Going around the list may give people an edge that has nothing to do with need, some ethicists and transplantation experts say. They worry that perceptions of unfairness could undermine the foundations of organ donation, souring families and potential donors on the very idea.
The possibilities -- and the ethical questions -- have multiplied in recent years as living donors have begun to play a more important role in transplantation.
“The problem becomes in my mind when you [as a potential recipient] set yourself up as worthy of some special consideration as being different from the 90,000 other people on the list -- because you can write more clever ad copy or you’re more attractive or because you’re a Catholic Democrat from Oklahoma,” Fox said. “If you have a computer in your home and speak English, your chance is better. I’d be glad to have friends in marketing. People with money or media savvy benefit. It’s not a level playing field.”
Transplant surgeons and other experts in the field once were reluctant to allow strangers as living donors -- partly because of the risks involved in organ-removal surgeries and partly because of questions about possible financial motives on the part of the donors.
But now many are more open to the idea -- largely because of strong evidence that even a poorly matched organ from a living donor gives the recipient a better chance at long-term survival than a perfect match from a deceased donor.

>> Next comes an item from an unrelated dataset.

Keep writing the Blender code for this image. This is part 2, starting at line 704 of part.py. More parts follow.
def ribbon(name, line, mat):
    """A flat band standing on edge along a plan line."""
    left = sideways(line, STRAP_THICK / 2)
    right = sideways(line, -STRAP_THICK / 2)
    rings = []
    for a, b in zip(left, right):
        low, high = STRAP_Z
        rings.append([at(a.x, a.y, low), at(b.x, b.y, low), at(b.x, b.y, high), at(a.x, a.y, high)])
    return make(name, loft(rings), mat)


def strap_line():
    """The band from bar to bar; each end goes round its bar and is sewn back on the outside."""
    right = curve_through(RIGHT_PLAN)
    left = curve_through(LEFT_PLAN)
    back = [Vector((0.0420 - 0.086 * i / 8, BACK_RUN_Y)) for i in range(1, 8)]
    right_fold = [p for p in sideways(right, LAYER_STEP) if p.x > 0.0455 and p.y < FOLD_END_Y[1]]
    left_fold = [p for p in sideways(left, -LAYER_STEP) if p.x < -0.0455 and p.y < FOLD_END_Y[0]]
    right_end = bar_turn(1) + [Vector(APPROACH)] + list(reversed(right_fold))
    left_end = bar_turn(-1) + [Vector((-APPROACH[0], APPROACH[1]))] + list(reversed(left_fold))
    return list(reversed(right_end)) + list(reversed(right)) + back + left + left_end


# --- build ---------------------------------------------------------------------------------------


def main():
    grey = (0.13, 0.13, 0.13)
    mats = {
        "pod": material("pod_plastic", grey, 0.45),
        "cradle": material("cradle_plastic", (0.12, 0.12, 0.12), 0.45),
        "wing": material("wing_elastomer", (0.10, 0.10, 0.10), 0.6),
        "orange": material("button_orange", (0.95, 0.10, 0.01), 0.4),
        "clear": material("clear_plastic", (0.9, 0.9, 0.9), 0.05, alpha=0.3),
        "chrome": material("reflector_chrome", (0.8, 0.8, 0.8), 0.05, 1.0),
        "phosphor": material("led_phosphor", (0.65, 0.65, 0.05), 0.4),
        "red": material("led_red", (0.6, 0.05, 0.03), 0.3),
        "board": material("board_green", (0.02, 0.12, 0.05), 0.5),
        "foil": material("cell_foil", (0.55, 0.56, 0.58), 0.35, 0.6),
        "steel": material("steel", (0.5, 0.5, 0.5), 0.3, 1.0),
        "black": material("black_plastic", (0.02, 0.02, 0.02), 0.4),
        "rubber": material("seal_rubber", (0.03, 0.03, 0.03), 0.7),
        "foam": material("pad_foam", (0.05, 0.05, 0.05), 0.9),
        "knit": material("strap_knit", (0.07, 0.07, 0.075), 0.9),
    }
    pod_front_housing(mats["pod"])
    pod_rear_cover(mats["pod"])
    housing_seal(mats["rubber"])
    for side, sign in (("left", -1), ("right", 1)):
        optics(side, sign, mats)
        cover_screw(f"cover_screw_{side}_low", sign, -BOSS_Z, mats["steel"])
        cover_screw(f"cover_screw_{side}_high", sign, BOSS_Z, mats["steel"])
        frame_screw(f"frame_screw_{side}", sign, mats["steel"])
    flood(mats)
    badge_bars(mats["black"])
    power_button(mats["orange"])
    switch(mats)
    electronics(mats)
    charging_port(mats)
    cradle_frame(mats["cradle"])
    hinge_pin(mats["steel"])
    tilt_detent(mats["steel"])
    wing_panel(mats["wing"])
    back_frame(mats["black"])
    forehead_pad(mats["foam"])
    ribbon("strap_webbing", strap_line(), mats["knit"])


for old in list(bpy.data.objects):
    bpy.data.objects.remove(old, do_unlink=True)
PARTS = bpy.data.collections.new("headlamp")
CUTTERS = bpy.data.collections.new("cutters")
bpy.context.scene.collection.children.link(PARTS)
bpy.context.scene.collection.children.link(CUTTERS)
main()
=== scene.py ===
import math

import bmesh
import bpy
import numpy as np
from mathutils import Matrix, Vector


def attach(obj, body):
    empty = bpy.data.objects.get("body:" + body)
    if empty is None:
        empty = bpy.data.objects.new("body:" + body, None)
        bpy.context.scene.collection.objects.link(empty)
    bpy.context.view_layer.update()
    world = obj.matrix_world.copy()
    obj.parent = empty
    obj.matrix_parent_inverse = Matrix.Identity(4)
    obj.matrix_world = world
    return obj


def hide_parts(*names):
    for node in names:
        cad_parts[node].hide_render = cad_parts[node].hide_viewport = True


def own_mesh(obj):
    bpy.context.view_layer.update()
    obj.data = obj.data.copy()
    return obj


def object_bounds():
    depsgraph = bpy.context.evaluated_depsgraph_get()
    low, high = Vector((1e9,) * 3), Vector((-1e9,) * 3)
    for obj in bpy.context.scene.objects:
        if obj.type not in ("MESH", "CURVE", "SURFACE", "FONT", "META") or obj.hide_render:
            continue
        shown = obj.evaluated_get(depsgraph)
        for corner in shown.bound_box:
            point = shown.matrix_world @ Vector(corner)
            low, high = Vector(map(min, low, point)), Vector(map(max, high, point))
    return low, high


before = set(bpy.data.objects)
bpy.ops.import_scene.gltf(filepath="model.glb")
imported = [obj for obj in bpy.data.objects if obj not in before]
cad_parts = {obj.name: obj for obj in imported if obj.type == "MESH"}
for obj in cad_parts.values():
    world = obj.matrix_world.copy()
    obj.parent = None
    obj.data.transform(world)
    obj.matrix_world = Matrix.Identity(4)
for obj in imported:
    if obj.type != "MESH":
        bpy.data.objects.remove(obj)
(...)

Recent statements by officials from United Network for Organ Sharing clarifying that they do not prohibit live-donor arrangements involving strangers have been welcomed by advocates of websites helping to link donors and recipients much like Web-based dating sites.

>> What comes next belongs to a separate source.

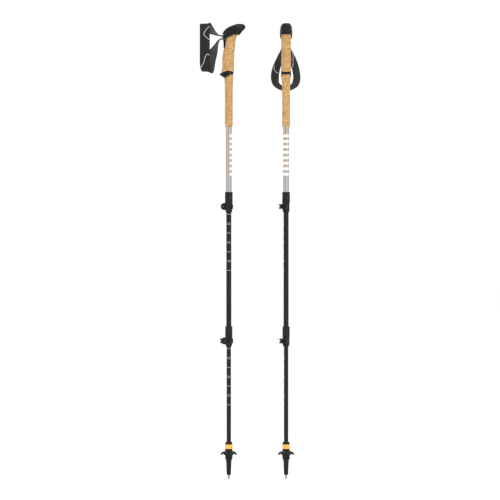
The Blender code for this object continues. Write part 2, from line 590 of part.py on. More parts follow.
build_pole("left", (0, 0, 0), 0.0, LEFT_STRAP)
build_pole("right", (POLE_SPACING, 0, 0), -90.0, RIGHT_STRAP)
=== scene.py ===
"""The looks of a pair of telescoping trekking poles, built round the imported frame. Metres, +Z up."""
import json
import math

import bmesh
import bpy
from mathutils import Matrix, Vector, noise


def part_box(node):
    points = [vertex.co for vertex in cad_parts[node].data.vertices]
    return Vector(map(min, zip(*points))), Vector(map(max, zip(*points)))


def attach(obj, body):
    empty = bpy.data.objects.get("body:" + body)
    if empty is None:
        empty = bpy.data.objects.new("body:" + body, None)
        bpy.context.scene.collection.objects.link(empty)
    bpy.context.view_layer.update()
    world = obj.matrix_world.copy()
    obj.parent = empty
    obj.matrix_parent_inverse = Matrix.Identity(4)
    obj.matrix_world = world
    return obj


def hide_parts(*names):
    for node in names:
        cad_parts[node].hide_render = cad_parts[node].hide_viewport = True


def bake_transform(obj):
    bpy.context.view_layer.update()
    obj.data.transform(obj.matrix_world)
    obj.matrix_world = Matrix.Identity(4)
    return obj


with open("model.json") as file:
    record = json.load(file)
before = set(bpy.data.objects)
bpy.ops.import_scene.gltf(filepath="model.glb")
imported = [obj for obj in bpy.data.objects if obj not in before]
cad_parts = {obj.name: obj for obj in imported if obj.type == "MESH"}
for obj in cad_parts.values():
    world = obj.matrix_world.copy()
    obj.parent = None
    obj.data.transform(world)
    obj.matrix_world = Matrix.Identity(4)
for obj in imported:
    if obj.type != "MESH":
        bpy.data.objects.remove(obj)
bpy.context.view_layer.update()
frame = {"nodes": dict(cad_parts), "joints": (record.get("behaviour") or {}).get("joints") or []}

MM = 0.001
FINE = 56                          # segments round a turned piece
JOINTS = {joint["name"]: joint for joint in frame["joints"]}


# Frame facts ----------------------------------------------------------------------------------
def axis_of(node):
    low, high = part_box(node)
    return (low.x + high.x) / 2, (low.y + high.y) / 2


def shaft_place(side, joint, height):
    """A frame on the shaft, turned so that its +Y runs along the named joint's axis."""
    x, y = axis_of(f"{side}_upper_tube")
    direction = JOINTS[f"{side}_{joint}"]["axis"]
    turn = math.atan2(-direction[0], direction[1])
    return Matrix.Translation((x, y, height)) @ Matrix.Rotation(turn, 4, "Z")


def lock_matrix(side, lock):
    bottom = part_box(f"{side}_{lock}_lock_sleeve")[0].z
    return shaft_place(side, f"{lock}_screw_turn", bottom)


def pole_matrix(side):
    return shaft_place(side, "strap_swing", 0)


# Camera, light, floor -------------------------------------------------------------------------
def build_stage():
    camera_data = bpy.data.cameras.new("camera")
    camera = bpy.data.objects.new("camera", camera_data)
    bpy.context.scene.collection.objects.link(camera)
    distance, view_height = 9.0, 1.34
    camera.location = (0.0568, -distance, 0.6145)
    camera.rotation_euler = (math.radians(90), 0, 0)
    camera_data.sensor_width = 36.0
    camera_data.lens = camera_data.sensor_width * distance / view_height
    camera_data.clip_end = 60
    bpy.context.scene.camera = camera

    # A wide flat floor that meets the white surroundings at the horizon. It lies below the tips of the
    # fully extended poles, so that no pose dips into it.
    reach, depth = 60.0, 0.09
    mesh = bpy.data.meshes.new("studio_floor")
    corners = [(x * reach, y * reach, -depth) for x, y in ((-1, -1), (1, -1), (1, 1), (-1, 1))]
    mesh.from_pydata(corners, [], [(0, 1, 2, 3)])
    floor = bpy.data.objects.new("studio_floor", mesh)
    bpy.context.scene.collection.objects.link(floor)
    paper = bpy.data.materials.new("studio_paper")
    paper.use_nodes = True
    shader = paper.node_tree.nodes["Principled BSDF"]
    shader.inputs["Base Color"].default_value = (0.97, 0.97, 0.97, 1)
    shader.inputs["Roughness"].default_value = 0.9
    mesh.materials.append(paper)

    world = bpy.data.worlds.new("studio")
    world.use_nodes = True
    world.node_tree.nodes["Background"].inputs["Color"].default_value = (1, 1, 1, 1)
    world.node_tree.nodes["Background"].inputs["Strength"].default_value = 1.06
    bpy.context.scene.world = world
    lights = [
        ("key", (2.3, -2.4, 1.6), (0.45, 3.4), 30, 0.6),
        ("fill", (-2.5, -1.9, 1.5), (0.4, 3.4), 18, 0.6),
        ("front", (0.9, -4.2, 3.4), (1.2, 1.2), 14, 0.8),
        ("rear", (-1.0, 3.4, 2.6), (1.6, 1.6), 14, 0.8),
        ("top", (0.4, -0.9, 3.2), (1.2, 0.6), 12, 1.2),
    ]
    for name, place, size, power, aim_height in lights:
        data = bpy.data.lights.new(name, "AREA")
        data.shape = "RECTANGLE"
        data.size, data.size_y = size
        data.energy = power
        lamp = bpy.data.objects.new(name, data)
        bpy.context.scene.collection.objects.link(lamp)
        lamp.location = place
        aim = Vector((0.06, 0.0, aim_height))
        lamp.rotation_euler = (aim - Vector(place)).to_track_quat("-Z", "Y").to_euler()
    bpy.context.scene.view_settings.view_transform = "Standard"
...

Dr. Jeremiah Lowney, a co-founder of www.matchingdonors.com, said that in the year since the website began matching donors with recipients, the number of transplant centers willing to consider candidates who met via the Internet has continued to grow.
Lowney said his website is helping to save lives by bringing organs into the system that otherwise would not be available.
“More and more transplant centers are realizing that what we are doing could potentially help a lot of people,” Lowney said, noting that his site has registered about 2,000 people willing to give a kidney or part of a liver or lungs to help someone they have never met.
“The reality is that 17 to 18 people die on that list every day, so the current list isn’t really working well.”